=== Given instruction ===
Restate the complete material exactly.

=== Dataset section ===
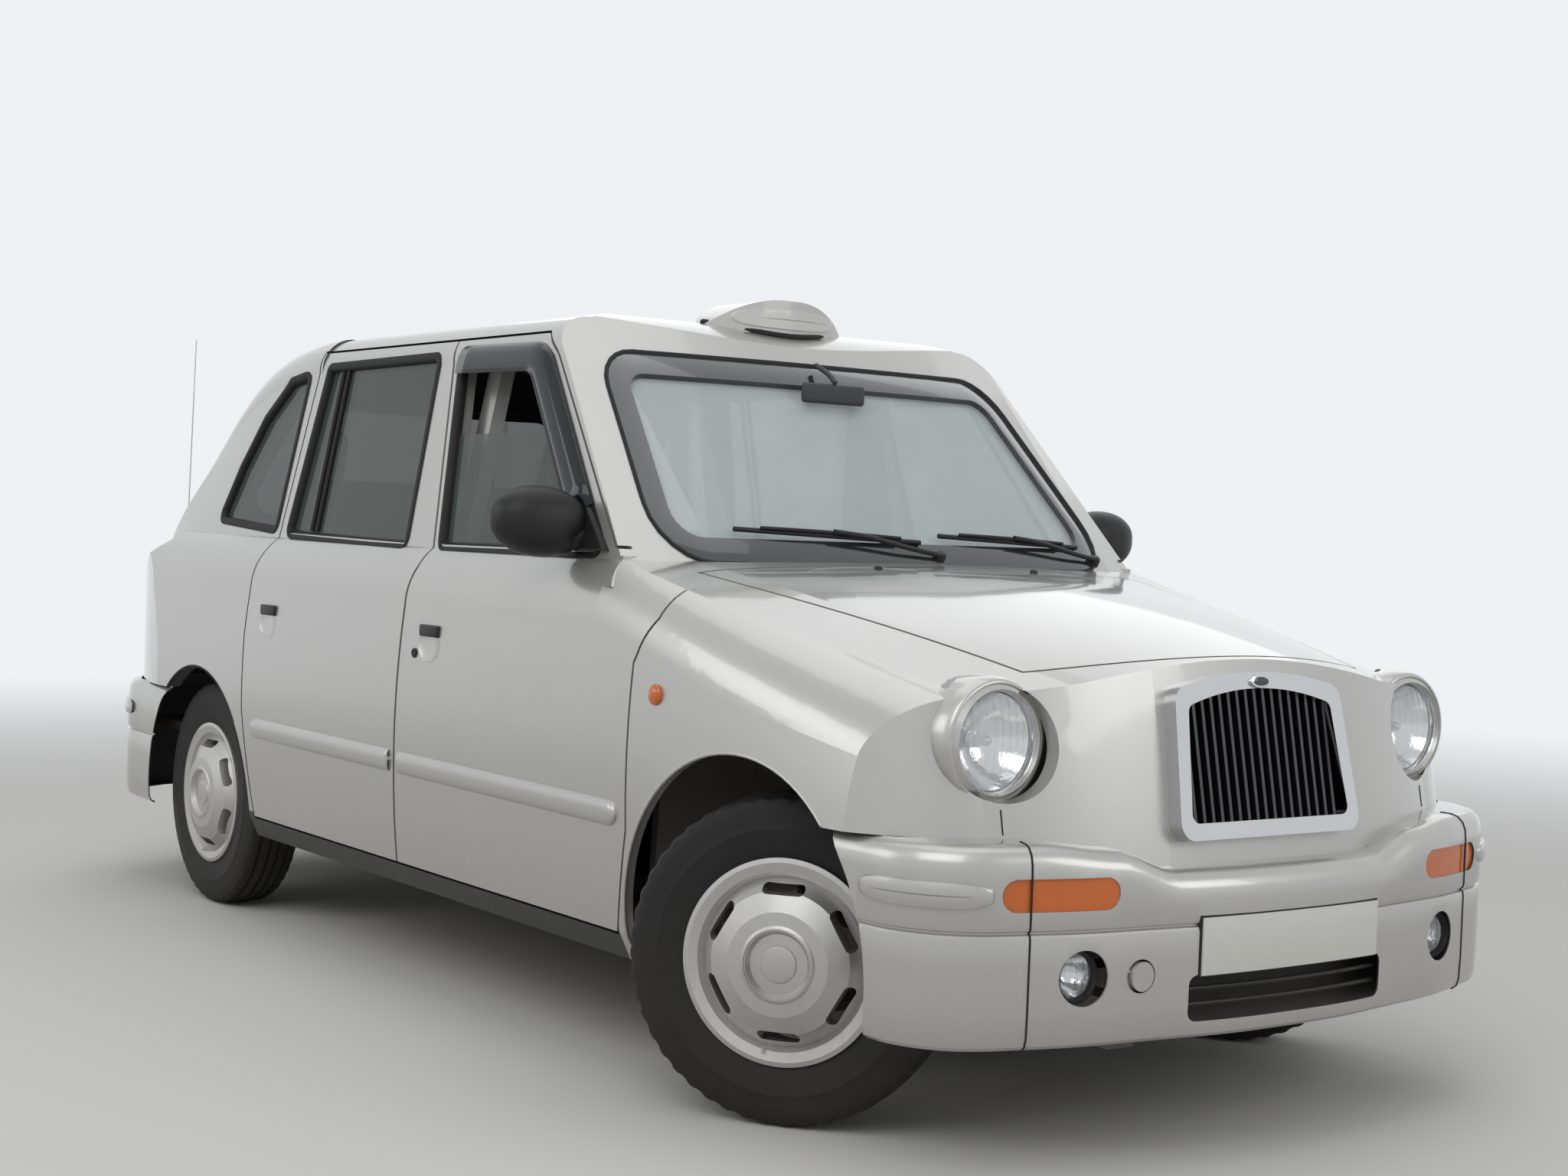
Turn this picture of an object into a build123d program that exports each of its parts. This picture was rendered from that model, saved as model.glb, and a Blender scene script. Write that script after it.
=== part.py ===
import math
import os
from build123d import *

os.makedirs("parts", exist_ok=True)

# Frame: +X forward, +Y to the car's left, +Z up, origin on the ground under the middle. Millimetres.

# Overall places along the car
LENGTH = 4575.0
NOSE_X = LENGTH / 2
TAIL_X = -LENGTH / 2
WHEELBASE = 2886.0
FRONT_OVERHANG = 780.0
FRONT_AXLE_X = NOSE_X - FRONT_OVERHANG
REAR_AXLE_X = FRONT_AXLE_X - WHEELBASE

# Wheels and steering
TYRE_R = 345.0
TYRE_W = 175.0
RIM_R = 203.0
FLANGE_R = 216.0
HALF_TRACK = 752.0
KINGPIN_Y = 646.0
STEER_REST = 36.0
STUB_R = 27.9
HUB_BORE_R = 28.0
KNUCKLE_R = 30.0
KNUCKLE_LOW = 232.0
KNUCKLE_HIGH = 452.0
ARM_GAP = 1.0

# Body side, half widths with their heights
SILL_Z = 262.0
SILL_Y = 836.0
DOOR_LOW_Z = 326.0
SIDE_LOW_Y = 868.0
SIDE_MID_Y = 892.0
SIDE_MID_Z = 780.0
SHOULDER_Y = 880.0
SHOULDER_Z = 1000.0
BELT_Y = 806.0
BELT_Z = 1150.0
RAIL_Y = 716.0
RAIL_Z = 1640.0
GUTTER_Y = 600.0
GUTTER_Z = 1748.0
ROOF_Z = 1826.0

# Shell and gaps
WALL = 45.0
SKIN = 26.0
GAP = 7.0
DOOR_GAP = 10.0
SHEAR = 0.17
GLASS = 8.0

# Door lines and hinges
DOOR_FRONT_X = 1140.0
DOOR_LOW_FRONT_X = 1085.0
DOOR_BULGE_X = 1192.0
B_LOW_X = -5.0
B_BELT_X = 32.0
B_TOP_X = -72.0
REAR_DOOR_X = -1010.0
REAR_DOOR_LOW_X = -950.0
REAR_DOOR_TOP_X = -905.0
DOOR_TOP_Z = 1702.0

# Wheel arches
FRONT_ARCH_X = FRONT_AXLE_X + 38.0
FRONT_ARCH_R = 425.0
REAR_ARCH_R = 395.0
ARCH_Z = TYRE_R

# Windscreen, bonnet and boot
SCREEN_LOW_X = 1040.0
SCREEN_LOW_Z = 1160.0
SCREEN_TOP_X = 553.0
SCREEN_TOP_Z = 1672.0
SCREEN_BOW = 60.0
NOSE_START_X = 960.0
DECK_Z = 1048.0
BONNET_REAR_X = 1078.0
BONNET_FRONT_X = 2086.0
BONNET_CORNER_X = 1985.0
BONNET_REAR_Y = 690.0
BONNET_FRONT_Y = 500.0
BONNET_EDGE_Z = 960.0
FRONT_LEAN = 0.2
BOOT_TOP_X = -1945.0
BOOT_Y = 560.0
BOOT_LOW_Z = 672.0

# Bumpers
BUMPER_LOW_Z = 264.0
BUMPER_MID_Z = 596.0
BUMPER_SIDE_Z = 656.0
BUMPER_WALL = 42.0

# Lamps
HEADLAMP_X = 2035.0
HEADLAMP_Y = 616.0
HEADLAMP_Z = 837.0
HEADLAMP_R = 98.0
FOG_Y = 531.0
FOG_Z = 401.0
FOG_R = 55.0
INDICATOR_Y = 580.0
INDICATOR_Z = 562.0
INDICATOR_W = 250.0
INDICATOR_H = 66.0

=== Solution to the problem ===
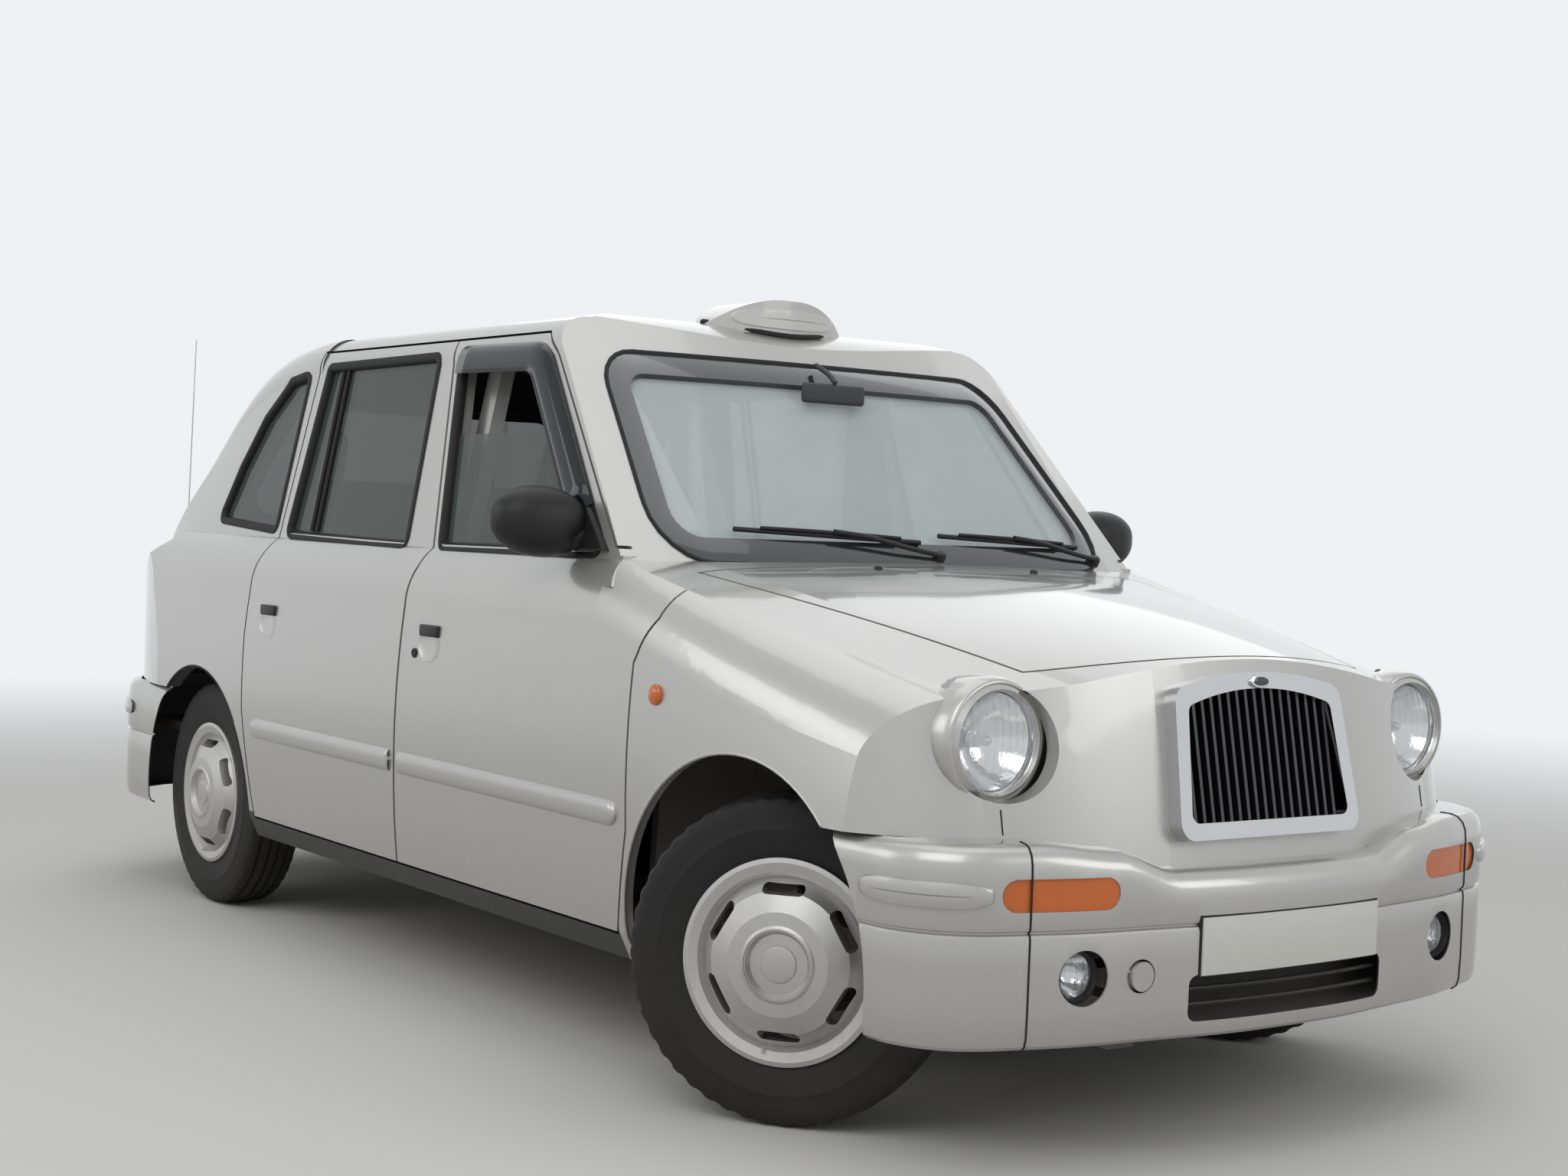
Turn this picture of an object into a build123d program that exports each of its parts. This picture was rendered from that model, saved as model.glb, and a Blender scene script. Write that script after it.
=== part.py ===
import math
import os
from build123d import *

os.makedirs("parts", exist_ok=True)

# Frame: +X forward, +Y to the car's left, +Z up, origin on the ground under the middle. Millimetres.

# Overall places along the car
LENGTH = 4575.0
NOSE_X = LENGTH / 2
TAIL_X = -LENGTH / 2
WHEELBASE = 2886.0
FRONT_OVERHANG = 780.0
FRONT_AXLE_X = NOSE_X - FRONT_OVERHANG
REAR_AXLE_X = FRONT_AXLE_X - WHEELBASE

# Wheels and steering
TYRE_R = 345.0
TYRE_W = 175.0
RIM_R = 203.0
FLANGE_R = 216.0
HALF_TRACK = 752.0
KINGPIN_Y = 646.0
STEER_REST = 36.0
STUB_R = 27.9
HUB_BORE_R = 28.0
KNUCKLE_R = 30.0
KNUCKLE_LOW = 232.0
KNUCKLE_HIGH = 452.0
ARM_GAP = 1.0

# Body side, half widths with their heights
SILL_Z = 262.0
SILL_Y = 836.0
DOOR_LOW_Z = 326.0
SIDE_LOW_Y = 868.0
SIDE_MID_Y = 892.0
SIDE_MID_Z = 780.0
SHOULDER_Y = 880.0
SHOULDER_Z = 1000.0
BELT_Y = 806.0
BELT_Z = 1150.0
RAIL_Y = 716.0
RAIL_Z = 1640.0
GUTTER_Y = 600.0
GUTTER_Z = 1748.0
ROOF_Z = 1826.0

# Shell and gaps
WALL = 45.0
SKIN = 26.0
GAP = 7.0
DOOR_GAP = 10.0
SHEAR = 0.17
GLASS = 8.0

# Door lines and hinges
DOOR_FRONT_X = 1140.0
DOOR_LOW_FRONT_X = 1085.0
DOOR_BULGE_X = 1192.0
B_LOW_X = -5.0
B_BELT_X = 32.0
B_TOP_X = -72.0
REAR_DOOR_X = -1010.0
REAR_DOOR_LOW_X = -950.0
REAR_DOOR_TOP_X = -905.0
DOOR_TOP_Z = 1702.0

# Wheel arches
FRONT_ARCH_X = FRONT_AXLE_X + 38.0
FRONT_ARCH_R = 425.0
REAR_ARCH_R = 395.0
ARCH_Z = TYRE_R

# Windscreen, bonnet and boot
SCREEN_LOW_X = 1040.0
SCREEN_LOW_Z = 1160.0
SCREEN_TOP_X = 553.0
SCREEN_TOP_Z = 1672.0
SCREEN_BOW = 60.0
NOSE_START_X = 960.0
DECK_Z = 1048.0
BONNET_REAR_X = 1078.0
BONNET_FRONT_X = 2086.0
BONNET_CORNER_X = 1985.0
BONNET_REAR_Y = 690.0
BONNET_FRONT_Y = 500.0
BONNET_EDGE_Z = 960.0
FRONT_LEAN = 0.2
BOOT_TOP_X = -1945.0
BOOT_Y = 560.0
BOOT_LOW_Z = 672.0

# Bumpers
BUMPER_LOW_Z = 264.0
BUMPER_MID_Z = 596.0
BUMPER_SIDE_Z = 656.0
BUMPER_WALL = 42.0

# Lamps
HEADLAMP_X = 2035.0
HEADLAMP_Y = 616.0
HEADLAMP_Z = 837.0
HEADLAMP_R = 98.0
FOG_Y = 531.0
FOG_Z = 401.0
FOG_R = 55.0
INDICATOR_Y = 580.0
INDICATOR_Z = 562.0
INDICATOR_W = 250.0
INDICATOR_H = 66.0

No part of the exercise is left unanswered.